By Jeffrey A. Roberts
CFOIC Executive Director
Lawyers clashed in the Colorado Court of Appeals on Tuesday over whether the state’s Children’s Code prohibits the Colorado Department of Human Services (DHS) from publicly releasing aggregate statistics about child-abuse hotline calls made from licensed residential care facilities.
Representing 9NEWS and The Colorado Sun, attorney Steve Zansberg challenged the agency to explain how disclosing three years of numbers for three group facilities could possibly identify any particular child, family member or other individual.
He cited an August ruling by the 10th U.S. Circuit Court of Appeals, which stated that § 19-1-307(1)(a) “prohibits and penalizes only the disclosure of identifying information from child abuse reports.” Although the street addresses of the facilities are publicly known, that information by itself isn’t sufficient to figure out someone’s identity, Zansberg told a three-judge appellate panel.

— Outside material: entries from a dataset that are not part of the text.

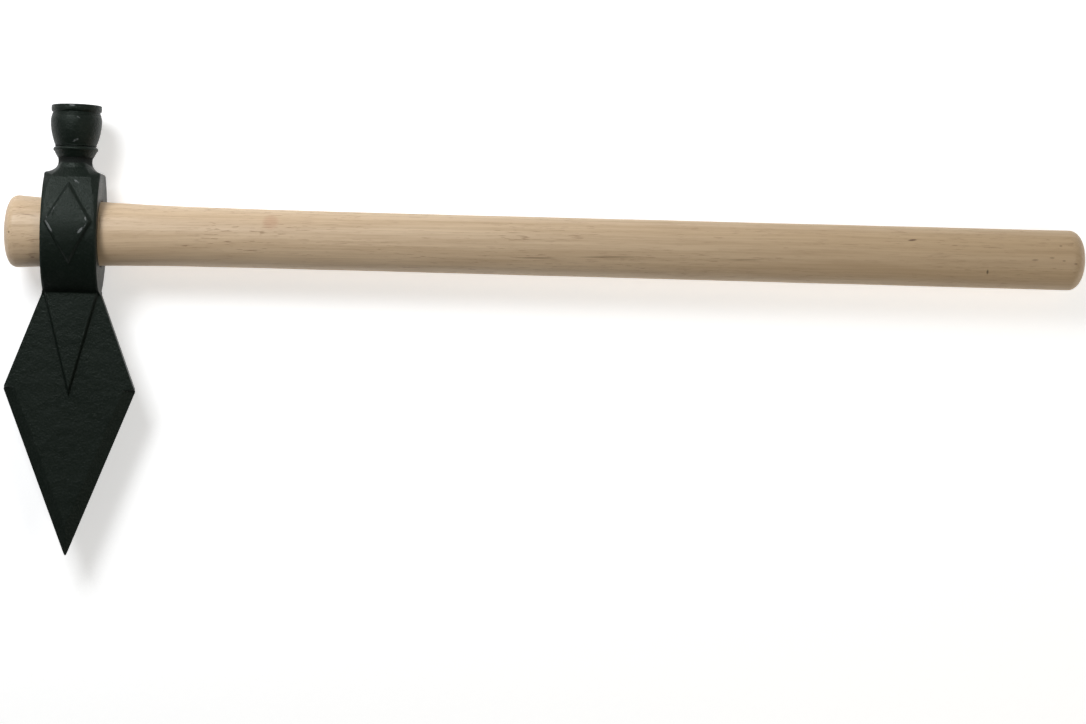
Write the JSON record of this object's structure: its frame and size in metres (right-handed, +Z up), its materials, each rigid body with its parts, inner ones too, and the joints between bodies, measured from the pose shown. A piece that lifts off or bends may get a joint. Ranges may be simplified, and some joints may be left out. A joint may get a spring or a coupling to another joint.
{
  "type": "pipe tomahawk",
  "caption": "Steel hatchet head with a kite-shaped blade and a pipe bowl, wedged on a straight wooden handle.",
  "frame": {"origin": "centre of the bounding box's base, with the tomahawk lying on its side", "axes": "+X along the handle to its butt, +Y to the pipe bowl, +Z up through the cheek"},
  "size_m": [0.5588, 0.233, 0.0422],
  "materials": {
    "wood": "bare, fine lengthwise grain",
    "black_paint": "satin black, finely pebbled",
    "black_oxide": "black oxide"
  },
  "bodies": {
    "handle": {"handle": "wood"},
    "axe_head": {"axe_head": "black_paint"},
    "set_screw": {"set_screw": "black_oxide"}
  },
  "joints": [
    {"name": "head_slide", "type": "slide", "parent": "handle", "child": "axe_head", "axis": [1, 0, 0], "range_m": [0, 0.545]},
    {"name": "set_screw_turn", "type": "hinge", "parent": "axe_head", "child": "set_screw", "pos_m": [-0.2443, 0.0552, 0.0013], "axis": [0, 0, 1], "range_deg": [0, 1080]}
  ]
}
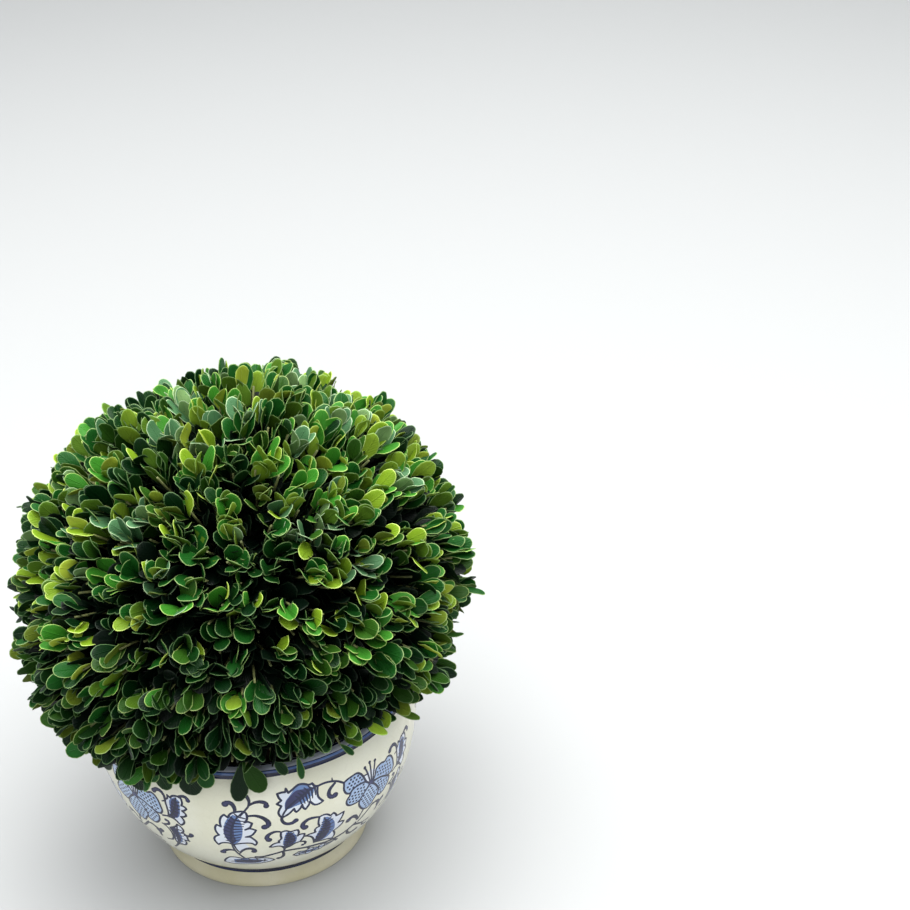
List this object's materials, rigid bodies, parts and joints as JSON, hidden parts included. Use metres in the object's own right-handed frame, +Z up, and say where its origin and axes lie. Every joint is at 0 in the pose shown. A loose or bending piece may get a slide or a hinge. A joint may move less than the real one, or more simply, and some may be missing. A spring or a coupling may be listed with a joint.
{
  "type": "box topiary ball in a glazed planter",
  "caption": "Ball of clipped box leaves on a short hidden stem, growing in a round glazed bowl planter with a foot ring and a rolled lip; it stands free as an ornamental plant.",
  "frame": {"origin": "middle of the planter's foot ring, on the surface it stands on, which is also the middle of the bottom of the bounding box", "axes": "+Z up along the planter's axis, which is the longest side of the bounding box; -Y towards the side that the picture shows"},
  "size_m": [0.2349, 0.2359, 0.2748],
  "materials": {
    "glaze": "gloss",
    "potting_mix": "matte",
    "bark": "matte",
    "leaves": "satin"
  },
  "bodies": {
    "root": {"pot": "glaze", "pot_fill": "potting_mix", "stem": "bark", "leaf_ball": "leaves"}
  },
  "joints": []
}
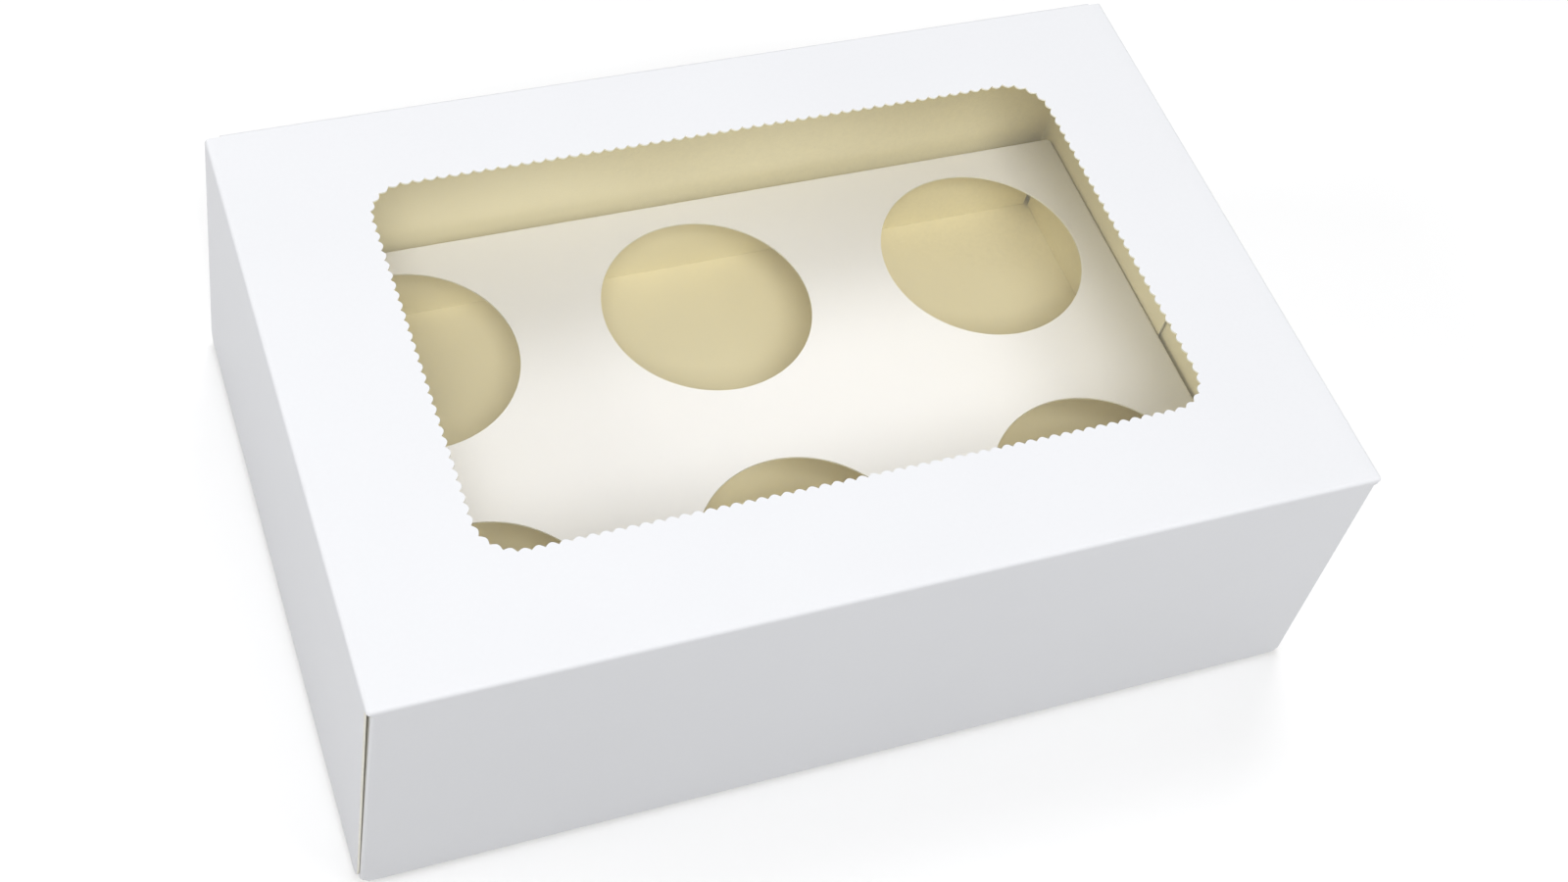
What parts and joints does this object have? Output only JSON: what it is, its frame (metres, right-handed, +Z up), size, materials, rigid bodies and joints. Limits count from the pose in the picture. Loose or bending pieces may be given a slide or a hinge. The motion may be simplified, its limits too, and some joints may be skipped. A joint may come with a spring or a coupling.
{
  "type": "cupcake box",
  "caption": "Folded white board box with a hinged lid, a scalloped clear window and a cream-lined tray holding a raised insert with round cup holes.",
  "frame": {"origin": "on the table, under the middle of the closed box's outside", "axes": "+X along the front to the right, +Y from the front towards the hinge, +Z up"},
  "size_m": [0.24, 0.16, 0.078],
  "materials": {
    "tray_board": "matte",
    "lid_board": "satin",
    "clear_film": "gloss",
    "insert_board": "matte"
  },
  "bodies": {
    "tray": {"tray": "tray_board", "insert": "insert_board"},
    "lid": {"lid": "lid_board", "window_film": "clear_film"}
  },
  "joints": [
    {"name": "lid_hinge", "type": "hinge", "parent": "tray", "child": "lid", "pos_m": [0, 0.08, 0.078], "axis": [-1, 0, 0], "range_deg": [0, 180]}
  ]
}
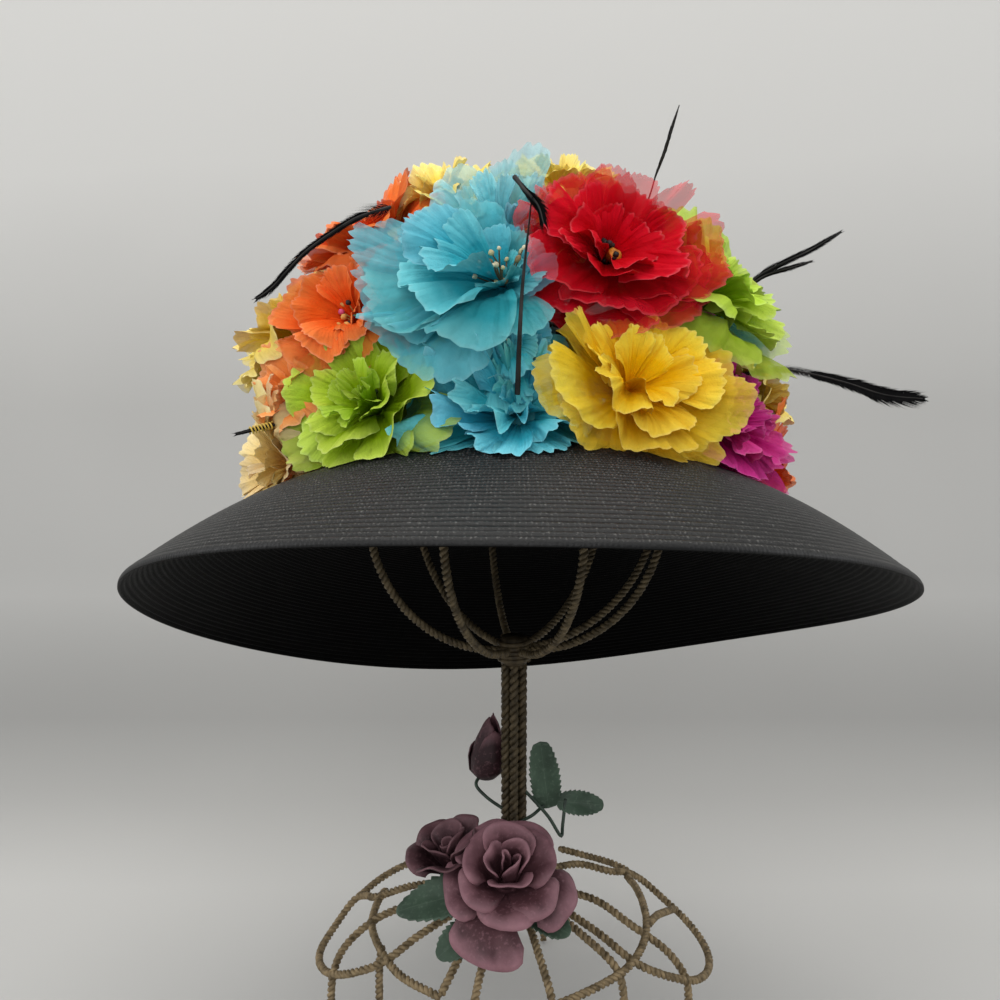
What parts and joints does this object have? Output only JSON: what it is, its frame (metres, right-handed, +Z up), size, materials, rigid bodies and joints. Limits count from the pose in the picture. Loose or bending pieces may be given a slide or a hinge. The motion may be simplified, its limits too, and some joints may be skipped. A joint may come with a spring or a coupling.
{
  "type": "floral hat on a wire hat stand",
  "caption": "Wide-brimmed black straw hat covered in bright organza flowers and black feathers, on a twisted wire stand with metal roses.",
  "frame": {"origin": "on the floor, under the middle of the bounding box of the hat and its stand", "axes": "+Z up, the raised front of the brim towards -Y, +X to the hat's right as seen from the front"},
  "size_m": [0.4066, 0.3788, 0.5342],
  "materials": {
    "straw_black": "satin, light sheen across the rows",
    "organza_red": "translucent, soft",
    "organza_turquoise": "translucent, soft",
    "organza_pale_turquoise": "translucent, soft",
    "organza_gold": "translucent, soft",
    "organza_yellow": "translucent, soft",
    "organza_orange": "translucent, soft",
    "organza_salmon": "translucent, soft",
    "organza_cream": "translucent, soft",
    "organza_lime": "translucent, soft",
    "organza_magenta": "translucent, soft",
    "organza_pink": "translucent, soft",
    "feather_black": "soft sheen",
    "wire_gold": "antique gold, satin",
    "rose_mauve": "matte with rubbed edges",
    "leaf_green": "matte, mottled"
  },
  "bodies": {
    "root": {"brim": "straw_black", "crown": "straw_black", "flower_red": "organza_red", "flower_turquoise_upper": "organza_turquoise", "flower_turquoise_top": "organza_pale_turquoise", "flower_turquoise_middle": "organza_turquoise", "flower_turquoise_lower": "organza_turquoise", "flower_gold_right": "organza_gold", "flower_magenta_right": "organza_magenta", "flower_lime_right": "organza_lime", "flower_yellow_right": "organza_yellow", "flower_orange_right": "organza_orange", "flower_lime_left": "organza_lime", "flower_orange_left": "organza_orange", "flower_orange_top": "organza_orange", "flower_yellow_left": "organza_yellow", "flower_salmon_left": "organza_salmon", "flower_cream_left": "organza_cream", "flower_yellow_top_left": "organza_yellow", "flower_yellow_top_right": "organza_yellow", "flower_pink_top": "organza_pink", "flower_magenta_top": "organza_magenta", "flower_turquoise_left": "organza_turquoise", "flower_orange_back_left": "organza_orange", "flower_red_back_left": "organza_red", "flower_lime_back_left": "organza_lime", "flower_magenta_back_left": "organza_magenta", "flower_gold_back_left": "organza_gold", "flower_turquoise_back": "organza_turquoise", "flower_yellow_back": "organza_yellow", "flower_red_back": "organza_red", "flower_orange_back": "organza_orange", "flower_lime_back_right": "organza_lime", "flower_turquoise_back_right": "organza_turquoise", "feather_left_curved": "feather_black", "quill_centre": "feather_black", "quill_top_right": "feather_black", "feather_right_upper": "feather_black", "feather_right_large": "feather_black", "quill_left_bound": "feather_black", "cage_cap": "wire_gold", "stem_binding": "wire_gold", "cage_rib_1": "wire_gold", "cage_rib_2": "wire_gold", "cage_rib_3": "wire_gold", "cage_rib_4": "wire_gold", "cage_rib_5": "wire_gold", "cage_rib_6": "wire_gold", "cage_rib_7": "wire_gold", "cage_rib_8": "wire_gold", "stem": "wire_gold", "base_frame": "wire_gold", "rose_large": "rose_mauve", "rose_left": "rose_mauve", "rose_bud": "rose_mauve", "leaf_upright": "leaf_green", "leaf_oval": "leaf_green", "leaf_left": "leaf_green", "leaf_lower": "leaf_green", "leaf_right": "leaf_green"}
  },
  "joints": []
}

“We strongly disagree with the department’s position that, in all instances, an address is identifying information,” said Zansberg, who is president of the Colorado Freedom of Information Coalition.
The Court of Appeals is weighing whether DHS properly denied Colorado Open Records Act requests made in 2021 by Sun and 9NEWS reporters for documents showing the number of Colorado Child Abuse and Neglect Hotline calls placed over the previous three years from the Mount St. Vincent, Cleo Wallace and Tennyson Center facilities.
In September 2021, a Denver District Court judge dismissed a lawsuit brought by the two news organizations against the agency, finding that releasing the statistics could violate the statute’s confidentiality provision.
The law, part of the Colorado Children’s Code, says that “reports of child abuse or neglect and the name and address of any child, family, or informant or any other identifying information contained in such reports shall be confidential and shall not be public information.”
Zansberg said the word “address” in the provision “is one example of information that is modified by the final phrase — ‘other identifying information.’ And so, if an address isn’t identifying information in a particular context … then it’s not identifying information.”
But Assistant Attorney General Ann Pogue, representing DHS, disputed Zansberg’s interpretation, arguing that “addresses are always identifying” and can be “used in conjunction with other pieces of information to identify an individual.”
“A requester could conceivably make several requests over a span of time to pin down the identity of an individual … and that would render the protections of 19-1-307 meaningless,” Pogue said. “While the public might know where these facilities are,” she added, “what they don’t know is whether there are children that reside there that are the subject of these abuse and neglect records. And that is what the statute is designed to protect.”
During the oral arguments, one of the Court of Appeals judges noted that the Sun and 9NEWS records requests “concern kids who are vulnerable and have already been determined to have been abused and neglected or at the mercy of grownups in a facility where the problems could potentially be kept under wraps.”
“The issue here is whether or not the disclosure would serve the public interest,” the judge said. “Why does DHS want to keep this information hidden in the first place?”
“That is not the intent,” Pogue said. “Transparency is important. However, protecting children is one of the most important governmental interests … Ultimately, the General Assembly has determined that protecting this confidentiality is more important than a broad public disclosure at the hands of a news organization.”